Short problem. Return the records exactly as they are.

Records for this task.
★ ★ ★ ★
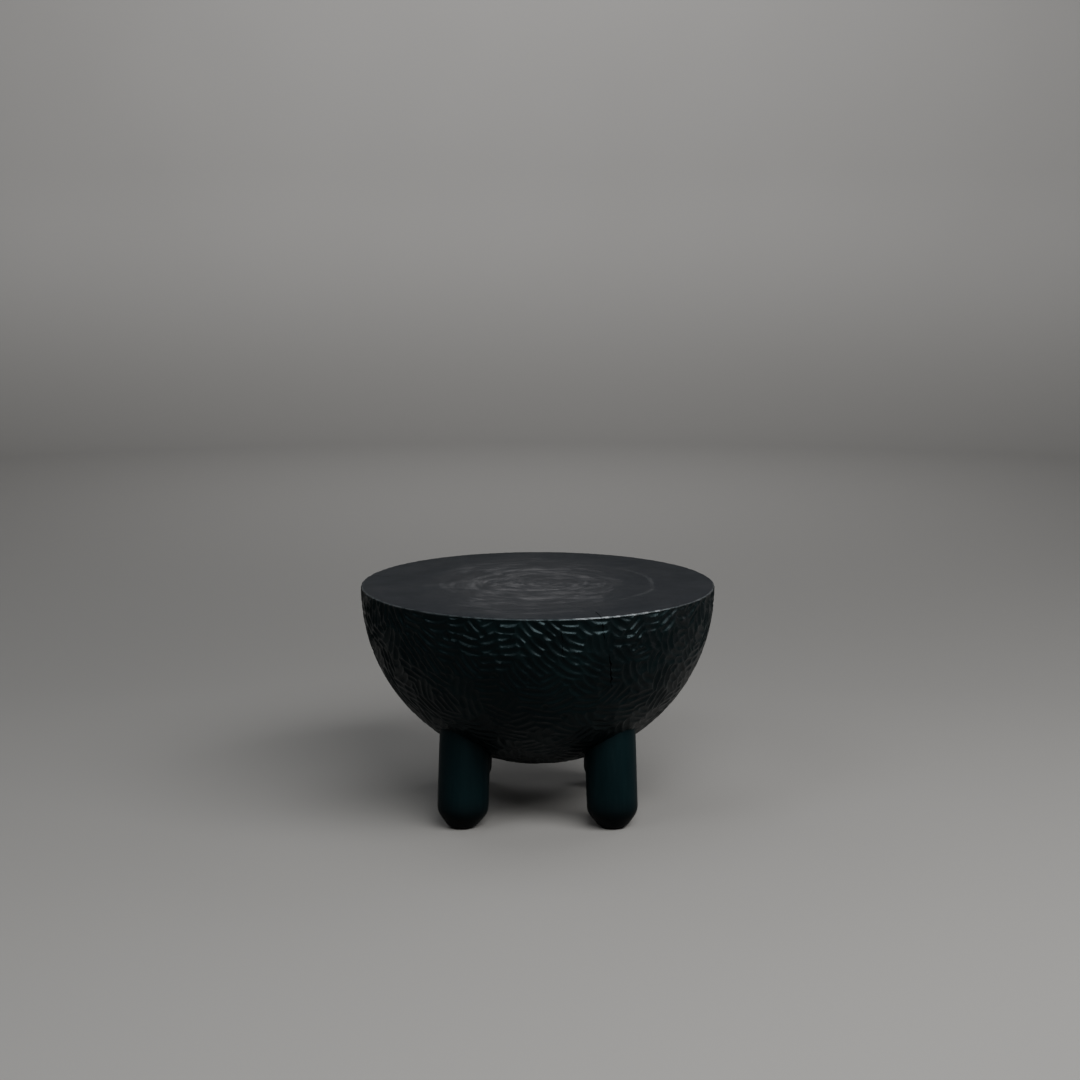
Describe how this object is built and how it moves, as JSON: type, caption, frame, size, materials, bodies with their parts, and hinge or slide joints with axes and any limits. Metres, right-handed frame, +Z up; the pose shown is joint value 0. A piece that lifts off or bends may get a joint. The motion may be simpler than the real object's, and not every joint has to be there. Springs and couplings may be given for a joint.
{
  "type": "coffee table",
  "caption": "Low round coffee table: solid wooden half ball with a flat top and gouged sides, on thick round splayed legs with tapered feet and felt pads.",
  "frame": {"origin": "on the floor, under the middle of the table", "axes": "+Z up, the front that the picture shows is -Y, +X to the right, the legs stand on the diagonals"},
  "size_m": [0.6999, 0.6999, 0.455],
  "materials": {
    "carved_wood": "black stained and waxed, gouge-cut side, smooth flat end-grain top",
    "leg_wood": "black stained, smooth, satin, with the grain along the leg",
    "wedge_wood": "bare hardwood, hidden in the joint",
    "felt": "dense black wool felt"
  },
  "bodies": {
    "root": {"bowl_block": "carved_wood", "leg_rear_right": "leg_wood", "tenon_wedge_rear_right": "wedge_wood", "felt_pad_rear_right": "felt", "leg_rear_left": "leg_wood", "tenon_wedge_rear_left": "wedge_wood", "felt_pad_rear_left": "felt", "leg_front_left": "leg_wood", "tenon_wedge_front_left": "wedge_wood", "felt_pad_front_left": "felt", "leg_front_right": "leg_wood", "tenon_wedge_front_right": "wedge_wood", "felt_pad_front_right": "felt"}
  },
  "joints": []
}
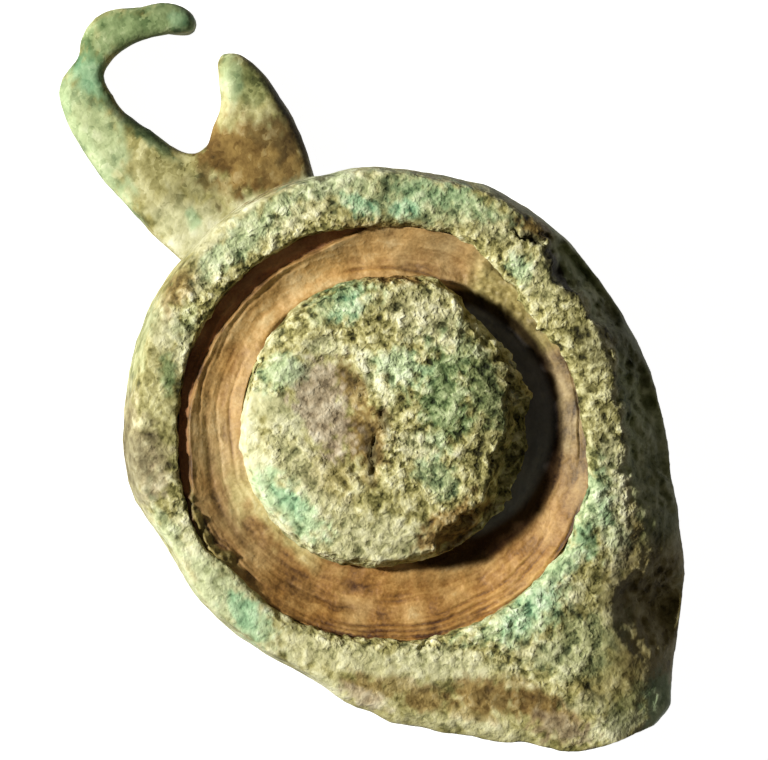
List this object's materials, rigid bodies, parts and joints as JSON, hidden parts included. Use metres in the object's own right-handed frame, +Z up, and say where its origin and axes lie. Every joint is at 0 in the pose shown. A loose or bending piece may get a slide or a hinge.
★ ★ ★ ★
Task answer.
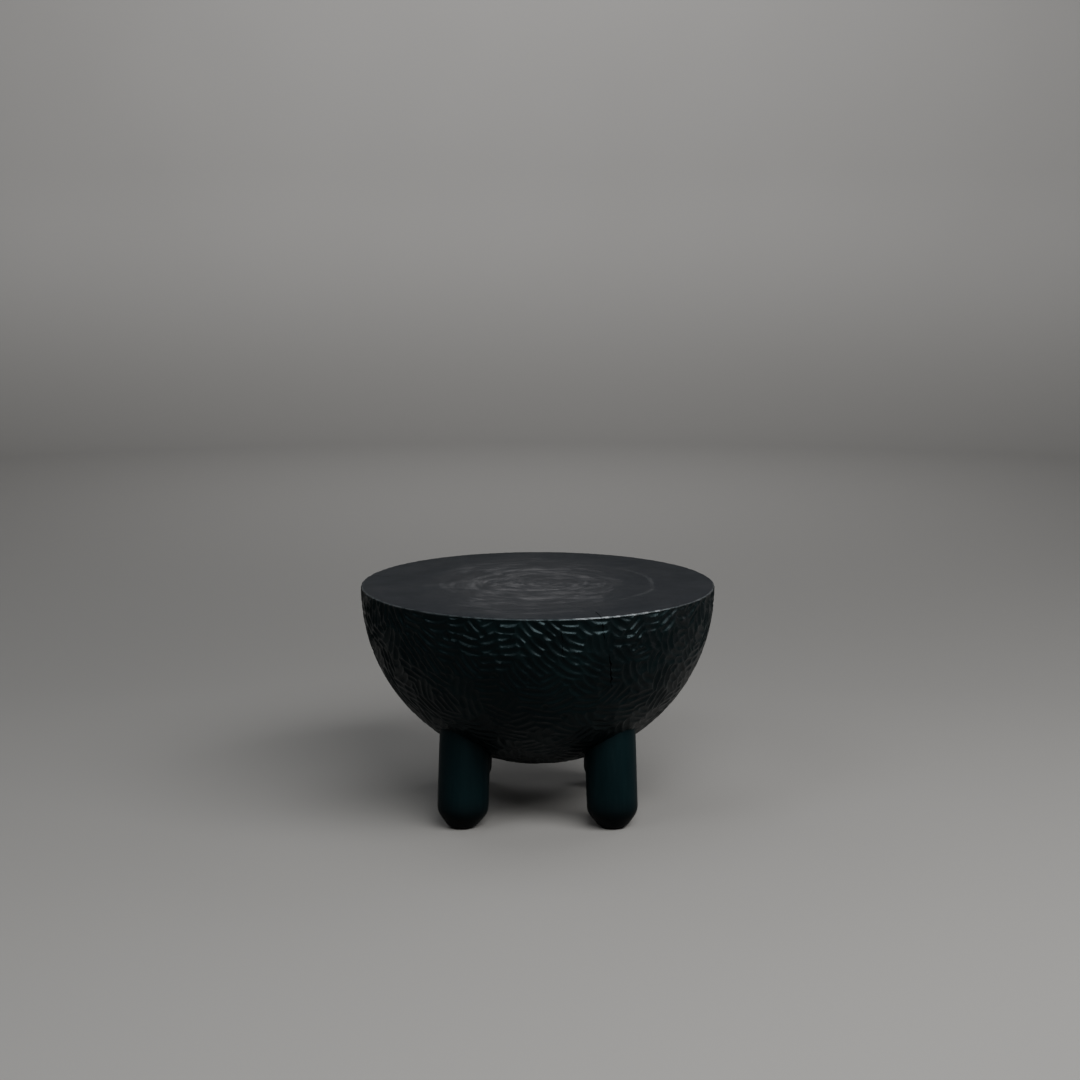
Describe how this object is built and how it moves, as JSON: type, caption, frame, size, materials, bodies with their parts, and hinge or slide joints with axes and any limits. Metres, right-handed frame, +Z up; the pose shown is joint value 0. A piece that lifts off or bends may get a joint. The motion may be simpler than the real object's, and not every joint has to be there. Springs and couplings may be given for a joint.
{
  "type": "coffee table",
  "caption": "Low round coffee table: solid wooden half ball with a flat top and gouged sides, on thick round splayed legs with tapered feet and felt pads.",
  "frame": {"origin": "on the floor, under the middle of the table", "axes": "+Z up, the front that the picture shows is -Y, +X to the right, the legs stand on the diagonals"},
  "size_m": [0.6999, 0.6999, 0.455],
  "materials": {
    "carved_wood": "black stained and waxed, gouge-cut side, smooth flat end-grain top",
    "leg_wood": "black stained, smooth, satin, with the grain along the leg",
    "wedge_wood": "bare hardwood, hidden in the joint",
    "felt": "dense black wool felt"
  },
  "bodies": {
    "root": {"bowl_block": "carved_wood", "leg_rear_right": "leg_wood", "tenon_wedge_rear_right": "wedge_wood", "felt_pad_rear_right": "felt", "leg_rear_left": "leg_wood", "tenon_wedge_rear_left": "wedge_wood", "felt_pad_rear_left": "felt", "leg_front_left": "leg_wood", "tenon_wedge_front_left": "wedge_wood", "felt_pad_front_left": "felt", "leg_front_right": "leg_wood", "tenon_wedge_front_right": "wedge_wood", "felt_pad_front_right": "felt"}
  },
  "joints": []
}
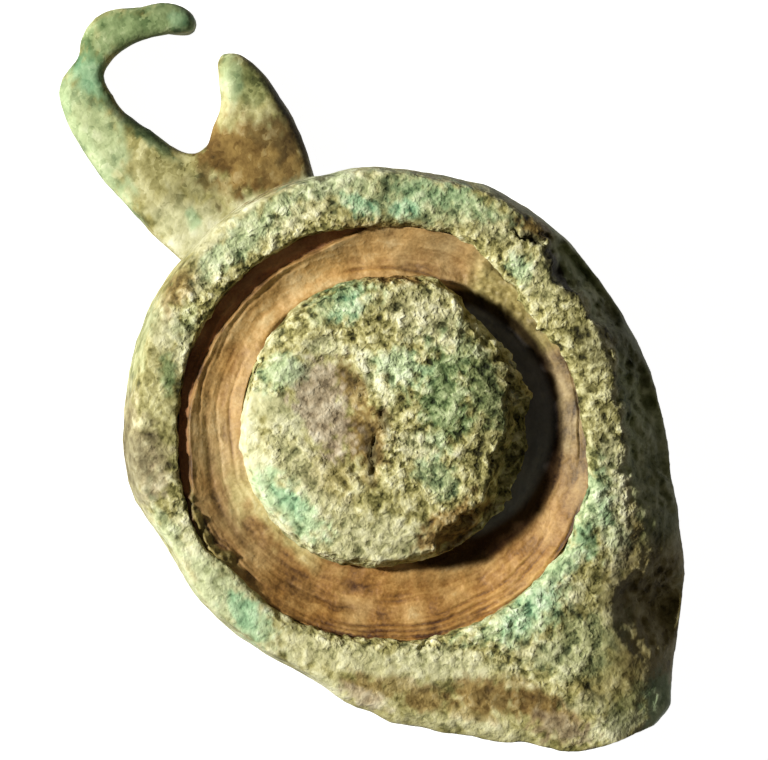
List this object's materials, rigid bodies, parts and joints as JSON, hidden parts included. Use metres in the object's own right-handed frame, +Z up, and say where its origin and axes lie. Every joint is at 0 in the pose shown. A loose or bending piece may get a slide or a hinge.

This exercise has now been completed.